↓↓↓

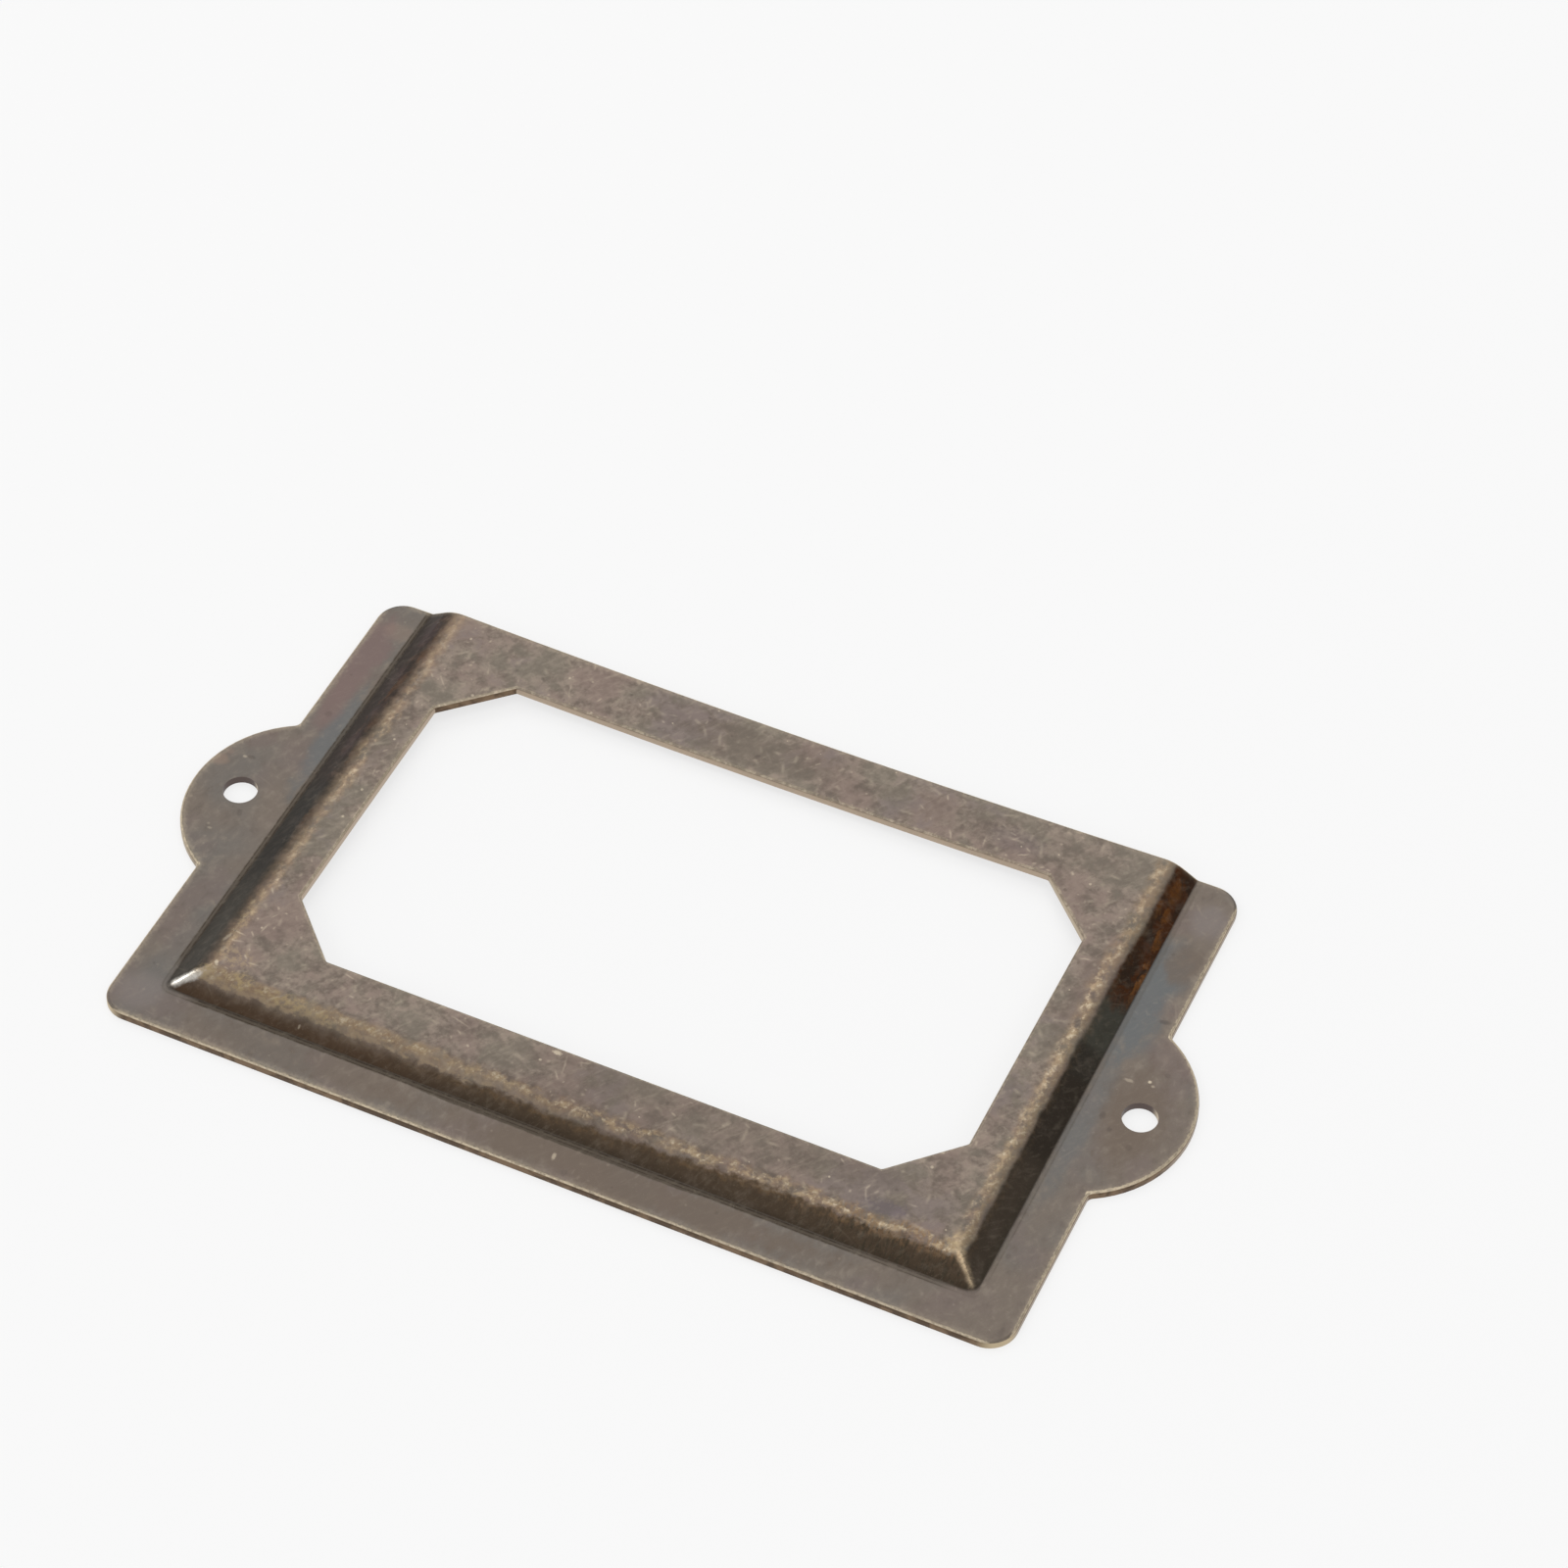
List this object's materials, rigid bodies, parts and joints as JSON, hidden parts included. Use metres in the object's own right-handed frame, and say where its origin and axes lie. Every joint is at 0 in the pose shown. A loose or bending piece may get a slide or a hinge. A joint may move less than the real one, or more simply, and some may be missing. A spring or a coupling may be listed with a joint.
{
  "type": "label frame",
  "caption": "Pressed sheet label frame: flat flange with a round screw ear at each end, and a raised panel with an octagonal window, open along one long edge for the card.",
  "frame": {"origin": "middle of the outline on the back face, which lies against the drawer front", "axes": "+Z out of the drawer front, +X along the long side between the screw ears, +Y towards the long edge that is open for the card"},
  "size_m": [0.1128, 0.0634, 0.0026],
  "materials": {
    "antique_brass": "antiqued brass: grey-brown toned lacquer, rubbed back to yellow brass on the upper bends and edges"
  },
  "bodies": {
    "root": {"label_frame": "antique_brass"}
  },
  "joints": []
}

↑↑↑

Directions for this task:
Extract each line from the listing that holds the word "origin".

Answer to the task:
List this object's materials, rigid bodies, parts and joints as JSON, hidden parts included. Use metres in the object's own right-handed frame, and say where its origin and axes lie. Every joint is at 0 in the pose shown. A loose or bending piece may get a slide or a hinge. A joint may move less than the real one, or more simply, and some may be missing. A spring or a coupling may be listed with a joint.
  "frame": {"origin": "middle of the outline on the back face, which lies against the drawer front", "axes": "+Z out of the drawer front, +X along the long side between the screw ears, +Y towards the long edge that is open for the card"},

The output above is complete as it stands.